Written by: Board Member Rebecca Roy, Vermont State Parks 

It is difficult to turn the huge ship that is Vermont State Government. Bureaucratic and container ship jokes aside, it takes time for large organizations to make important changes. I hope you feel comforted knowing there are caring people in state government working extra hard to make important changes. One example is our project at Vermont State Parks incorporating Abenaki place names into our state park signs.  

With feedback from my Department, Governor Scott signed into law H.880, Act 174, an act relating to Abenaki place names on State park signs in October 2020. This law requires state parks to include Abenaki place names on state park signs as we replace them. This is an exciting moment at a time when we are opening our eyes to the people who came before us, the native peoples who have lived in Vermont for over 10,000 years and continue to live here. This is a beautiful opportunity to have a meaningful way to acknowledge the original inhabitants of N’Dkinna, the Abenaki people who have cared for the land for many generations and continue to do so. 

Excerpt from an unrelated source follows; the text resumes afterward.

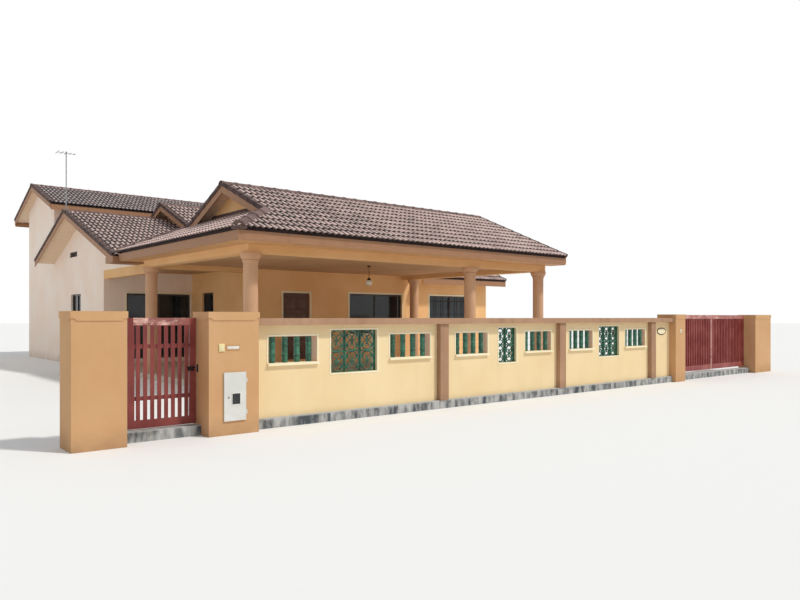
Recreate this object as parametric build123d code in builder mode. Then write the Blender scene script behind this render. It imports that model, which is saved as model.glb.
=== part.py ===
# Single-storey tiled bungalow with a columned car porch, a two-storey block behind it,
# and its street wall with piers, openwork blocks and gates. Millimetres, +Z up.
# +X runs along the street to the right, +Y runs from the street into the plot.
# The origin is on the ground, under the middle of the whole plan.
import os
from dataclasses import dataclass
from math import atan2, cos, degrees, hypot, pi, radians, sin, sqrt

from build123d import *

os.makedirs("parts", exist_ok=True)

# Heights above the ground
STEP_H = 150  # kerb under the street wall, and porch floor
FLOOR_H = 300  # floor of the rooms
STOREY_H = 3150  # underside of the upper floor
UPPER_FLOOR_T = 150
WALL_T = 230  # rendered brick wall of the house

# Roofs: the slab is the tiles' bed, with boards at its edges
ROOF_T = 65
BOARD_T = 25  # fascia and barge boards
FASCIA_H = 200
FASCIA_DROP = 60  # the tiles' overhang leaves the slab's edge bare above the board
BARGE_H = 190
MITRE_GAP = 1  # open joint between two boards at a corner
EAVES_Z = 3450  # top of the slab at the porch and hall eaves
RIDGE_R = 120  # half-round ridge tile
RIDGE_SINK = 45  # how far the ridge tile's centre lies under the slab's peak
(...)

Vermont Commission on Native American Affairs leadership is providing state parks with a list of Abenaki place names for state parks, and features within state parks. We are redesigning signs to include Abenaki place names, as well as the pronunciations and name meanings. We are adding Abenaki place names to signs as we need to replace them. Abenaki place names, stories, and history will be added to interpretive signs in state parks. 

Abenaki names describe how these places and features fit into the larger landscape and are not named after people as many of our colonial culture names. Abenaki names tell a rich story about different elements fitting into larger landscapes around us. For example, the popular destination, Elmore State Park, has an Abenaki name:  Tabsidemagok (tah-bsi-dem-agok) which means at the shallow/low water.

Want to get started with land acknowledgements and using native place names? Look at this map, you can zoom in close and see native place names wherever you are: 

Want to learn more about the Abenaki people, or take an Abenaki language course? 

Whether you have a large ship to turn, or if you have a smaller nimble canoe—now is a great time to make some positive changes no matter how large or small and acknowledge the great nation that has been in Vermont for over 10,000 years and continues to thrive here today.